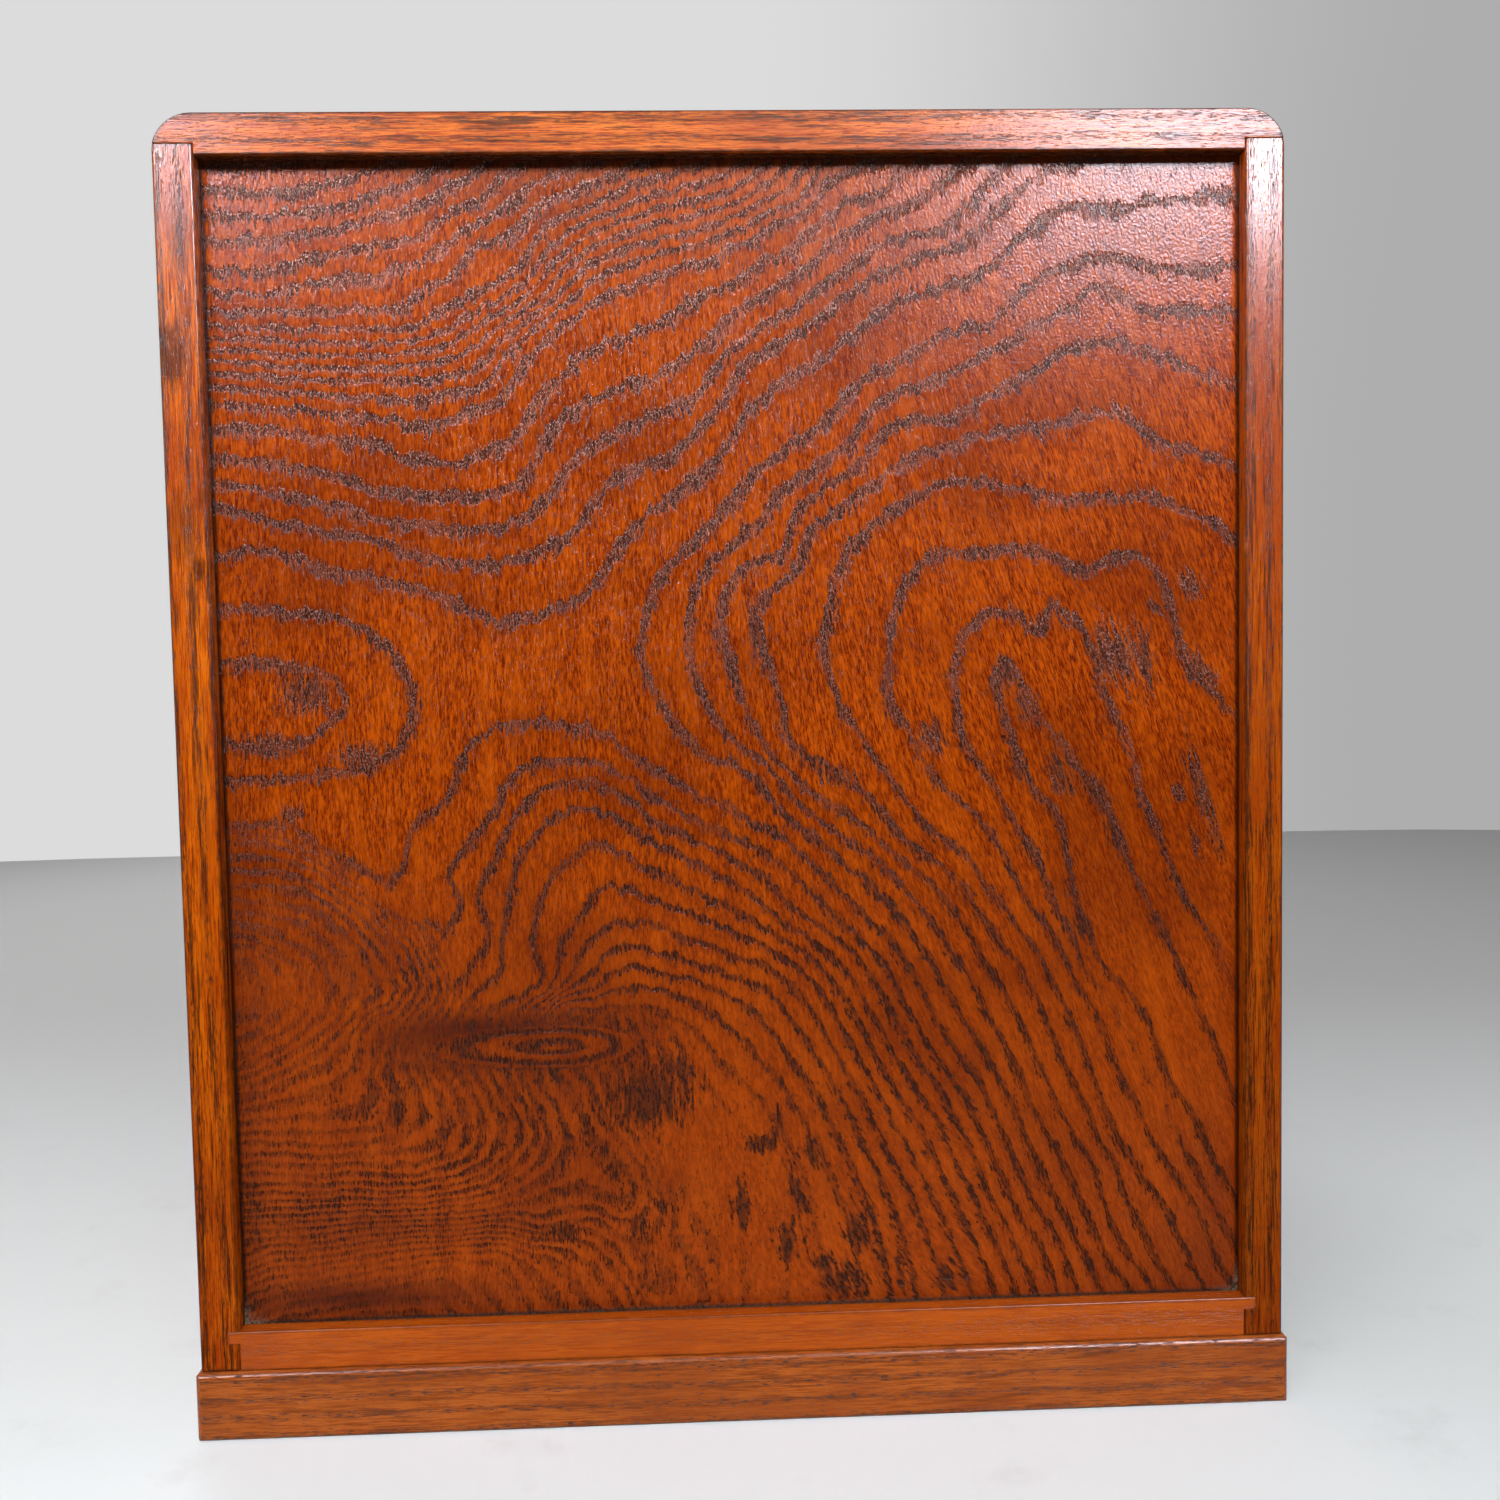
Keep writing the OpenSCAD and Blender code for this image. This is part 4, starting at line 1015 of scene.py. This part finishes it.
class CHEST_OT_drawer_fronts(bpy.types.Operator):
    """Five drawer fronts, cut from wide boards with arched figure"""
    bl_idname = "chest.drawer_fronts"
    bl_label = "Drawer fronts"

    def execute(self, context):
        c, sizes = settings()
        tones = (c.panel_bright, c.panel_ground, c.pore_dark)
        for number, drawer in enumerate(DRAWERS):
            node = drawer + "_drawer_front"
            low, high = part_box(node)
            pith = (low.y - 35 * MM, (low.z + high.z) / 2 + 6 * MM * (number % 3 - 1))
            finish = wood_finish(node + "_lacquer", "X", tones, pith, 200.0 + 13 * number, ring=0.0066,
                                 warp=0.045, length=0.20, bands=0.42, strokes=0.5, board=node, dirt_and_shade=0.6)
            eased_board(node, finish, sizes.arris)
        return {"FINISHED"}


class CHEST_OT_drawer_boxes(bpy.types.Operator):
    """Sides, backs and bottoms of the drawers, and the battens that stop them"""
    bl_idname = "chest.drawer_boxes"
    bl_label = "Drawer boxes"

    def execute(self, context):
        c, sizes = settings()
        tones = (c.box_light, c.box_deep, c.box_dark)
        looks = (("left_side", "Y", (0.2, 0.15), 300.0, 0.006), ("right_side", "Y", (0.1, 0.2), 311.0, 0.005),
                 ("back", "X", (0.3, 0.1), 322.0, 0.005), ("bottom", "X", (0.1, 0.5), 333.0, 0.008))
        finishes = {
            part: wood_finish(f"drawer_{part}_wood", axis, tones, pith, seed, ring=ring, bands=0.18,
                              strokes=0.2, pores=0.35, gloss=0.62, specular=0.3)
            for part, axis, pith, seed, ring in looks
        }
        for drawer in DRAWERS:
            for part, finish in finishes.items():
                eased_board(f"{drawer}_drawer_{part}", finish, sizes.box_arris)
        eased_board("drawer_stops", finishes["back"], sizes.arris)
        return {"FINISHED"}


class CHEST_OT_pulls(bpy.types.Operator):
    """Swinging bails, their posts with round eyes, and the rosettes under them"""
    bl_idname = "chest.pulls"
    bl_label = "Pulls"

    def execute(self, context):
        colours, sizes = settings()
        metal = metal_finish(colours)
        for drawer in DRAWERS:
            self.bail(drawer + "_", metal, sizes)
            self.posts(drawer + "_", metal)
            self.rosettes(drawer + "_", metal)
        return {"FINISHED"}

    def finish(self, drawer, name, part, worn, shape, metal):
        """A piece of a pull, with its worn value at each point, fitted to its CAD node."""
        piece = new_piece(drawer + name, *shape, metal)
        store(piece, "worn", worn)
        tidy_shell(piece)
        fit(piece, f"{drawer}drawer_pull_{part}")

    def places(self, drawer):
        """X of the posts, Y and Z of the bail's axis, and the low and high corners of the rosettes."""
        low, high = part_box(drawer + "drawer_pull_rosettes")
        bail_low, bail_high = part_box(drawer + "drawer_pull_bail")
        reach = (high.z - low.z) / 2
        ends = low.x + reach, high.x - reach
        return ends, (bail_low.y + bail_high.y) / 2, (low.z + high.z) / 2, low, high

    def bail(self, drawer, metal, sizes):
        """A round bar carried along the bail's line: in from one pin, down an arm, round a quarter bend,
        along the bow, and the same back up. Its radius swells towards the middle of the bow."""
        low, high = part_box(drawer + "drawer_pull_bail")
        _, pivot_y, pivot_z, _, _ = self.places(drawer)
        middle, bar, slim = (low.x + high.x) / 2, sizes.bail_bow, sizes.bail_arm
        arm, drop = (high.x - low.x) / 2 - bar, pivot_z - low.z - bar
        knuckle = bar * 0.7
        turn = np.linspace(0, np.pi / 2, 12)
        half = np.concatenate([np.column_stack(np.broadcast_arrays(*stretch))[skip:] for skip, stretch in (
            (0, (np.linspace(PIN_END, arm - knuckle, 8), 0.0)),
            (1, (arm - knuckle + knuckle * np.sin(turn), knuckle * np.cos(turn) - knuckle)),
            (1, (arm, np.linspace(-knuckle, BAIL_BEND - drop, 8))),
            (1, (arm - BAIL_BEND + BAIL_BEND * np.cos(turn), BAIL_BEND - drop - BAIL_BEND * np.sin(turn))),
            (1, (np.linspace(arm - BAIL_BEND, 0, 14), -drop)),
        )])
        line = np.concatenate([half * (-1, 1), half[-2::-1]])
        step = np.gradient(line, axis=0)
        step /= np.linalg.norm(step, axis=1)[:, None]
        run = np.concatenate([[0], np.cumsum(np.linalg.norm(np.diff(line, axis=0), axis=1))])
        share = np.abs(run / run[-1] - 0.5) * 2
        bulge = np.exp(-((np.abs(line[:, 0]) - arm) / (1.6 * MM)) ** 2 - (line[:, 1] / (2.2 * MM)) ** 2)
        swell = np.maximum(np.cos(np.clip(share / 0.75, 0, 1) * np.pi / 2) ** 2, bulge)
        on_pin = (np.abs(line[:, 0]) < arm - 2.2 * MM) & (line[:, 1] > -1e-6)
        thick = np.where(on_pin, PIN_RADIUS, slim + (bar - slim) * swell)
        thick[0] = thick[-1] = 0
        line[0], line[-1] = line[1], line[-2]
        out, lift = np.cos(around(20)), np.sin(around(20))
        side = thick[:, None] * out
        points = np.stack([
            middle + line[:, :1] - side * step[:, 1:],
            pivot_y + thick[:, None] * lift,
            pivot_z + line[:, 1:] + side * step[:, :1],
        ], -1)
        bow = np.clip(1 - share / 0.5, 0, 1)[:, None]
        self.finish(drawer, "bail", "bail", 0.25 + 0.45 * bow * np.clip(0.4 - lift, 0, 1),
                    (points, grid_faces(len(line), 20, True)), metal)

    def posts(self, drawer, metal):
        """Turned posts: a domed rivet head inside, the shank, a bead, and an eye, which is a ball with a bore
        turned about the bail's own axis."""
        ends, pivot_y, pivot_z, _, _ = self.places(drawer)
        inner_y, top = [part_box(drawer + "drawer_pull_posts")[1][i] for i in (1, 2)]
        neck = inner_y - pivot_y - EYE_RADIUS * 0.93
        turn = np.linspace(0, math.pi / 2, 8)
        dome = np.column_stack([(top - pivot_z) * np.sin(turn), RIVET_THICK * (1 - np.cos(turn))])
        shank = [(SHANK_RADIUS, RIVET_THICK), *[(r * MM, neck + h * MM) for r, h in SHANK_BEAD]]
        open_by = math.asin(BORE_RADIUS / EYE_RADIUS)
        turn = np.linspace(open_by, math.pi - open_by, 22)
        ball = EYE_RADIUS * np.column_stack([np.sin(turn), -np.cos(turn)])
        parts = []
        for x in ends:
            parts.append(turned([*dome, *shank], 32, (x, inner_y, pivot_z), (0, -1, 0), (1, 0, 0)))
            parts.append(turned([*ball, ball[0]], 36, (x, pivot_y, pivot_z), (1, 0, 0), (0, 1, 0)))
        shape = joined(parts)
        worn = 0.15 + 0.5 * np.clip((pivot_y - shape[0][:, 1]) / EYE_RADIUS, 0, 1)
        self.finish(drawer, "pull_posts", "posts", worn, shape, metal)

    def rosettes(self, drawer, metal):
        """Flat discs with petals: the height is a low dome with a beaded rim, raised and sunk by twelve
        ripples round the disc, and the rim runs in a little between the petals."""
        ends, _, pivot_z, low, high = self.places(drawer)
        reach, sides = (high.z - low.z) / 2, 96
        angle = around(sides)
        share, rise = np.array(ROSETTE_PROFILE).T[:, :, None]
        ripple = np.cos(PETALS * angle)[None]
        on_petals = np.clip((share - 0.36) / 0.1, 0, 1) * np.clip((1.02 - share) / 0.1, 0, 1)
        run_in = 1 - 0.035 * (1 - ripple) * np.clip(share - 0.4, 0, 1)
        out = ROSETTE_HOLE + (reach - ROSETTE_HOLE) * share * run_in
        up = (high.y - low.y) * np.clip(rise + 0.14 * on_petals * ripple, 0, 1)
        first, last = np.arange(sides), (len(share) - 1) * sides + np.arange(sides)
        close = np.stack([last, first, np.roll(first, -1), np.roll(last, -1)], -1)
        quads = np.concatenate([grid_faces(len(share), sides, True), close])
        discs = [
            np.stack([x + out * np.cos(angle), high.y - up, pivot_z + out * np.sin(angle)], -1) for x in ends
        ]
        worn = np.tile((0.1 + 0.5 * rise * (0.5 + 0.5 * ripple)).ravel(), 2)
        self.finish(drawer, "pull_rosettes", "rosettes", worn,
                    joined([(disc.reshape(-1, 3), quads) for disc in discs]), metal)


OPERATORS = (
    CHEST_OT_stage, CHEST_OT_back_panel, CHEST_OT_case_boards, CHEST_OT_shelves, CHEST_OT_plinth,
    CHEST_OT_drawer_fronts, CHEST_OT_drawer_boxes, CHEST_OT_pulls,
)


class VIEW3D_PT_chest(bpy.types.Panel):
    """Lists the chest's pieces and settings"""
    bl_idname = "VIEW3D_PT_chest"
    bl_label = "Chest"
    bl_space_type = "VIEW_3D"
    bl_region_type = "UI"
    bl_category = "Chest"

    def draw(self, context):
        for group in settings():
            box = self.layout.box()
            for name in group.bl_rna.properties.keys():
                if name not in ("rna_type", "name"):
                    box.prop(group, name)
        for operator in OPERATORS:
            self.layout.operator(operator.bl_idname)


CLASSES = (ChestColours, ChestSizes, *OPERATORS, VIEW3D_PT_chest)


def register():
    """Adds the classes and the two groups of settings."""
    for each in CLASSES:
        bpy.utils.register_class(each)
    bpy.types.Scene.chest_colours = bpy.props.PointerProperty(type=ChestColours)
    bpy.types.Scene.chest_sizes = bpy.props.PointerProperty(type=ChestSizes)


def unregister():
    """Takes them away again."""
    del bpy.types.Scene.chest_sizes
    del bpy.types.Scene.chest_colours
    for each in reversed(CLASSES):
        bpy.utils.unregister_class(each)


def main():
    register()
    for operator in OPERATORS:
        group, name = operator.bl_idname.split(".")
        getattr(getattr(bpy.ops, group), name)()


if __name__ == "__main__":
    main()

================================

- [WHAT THIS TASK INVOLVES]:
Using the data above, say how many lines include "finishes". No other reply is needed.

- [EXERCISE SOLUTION]:
4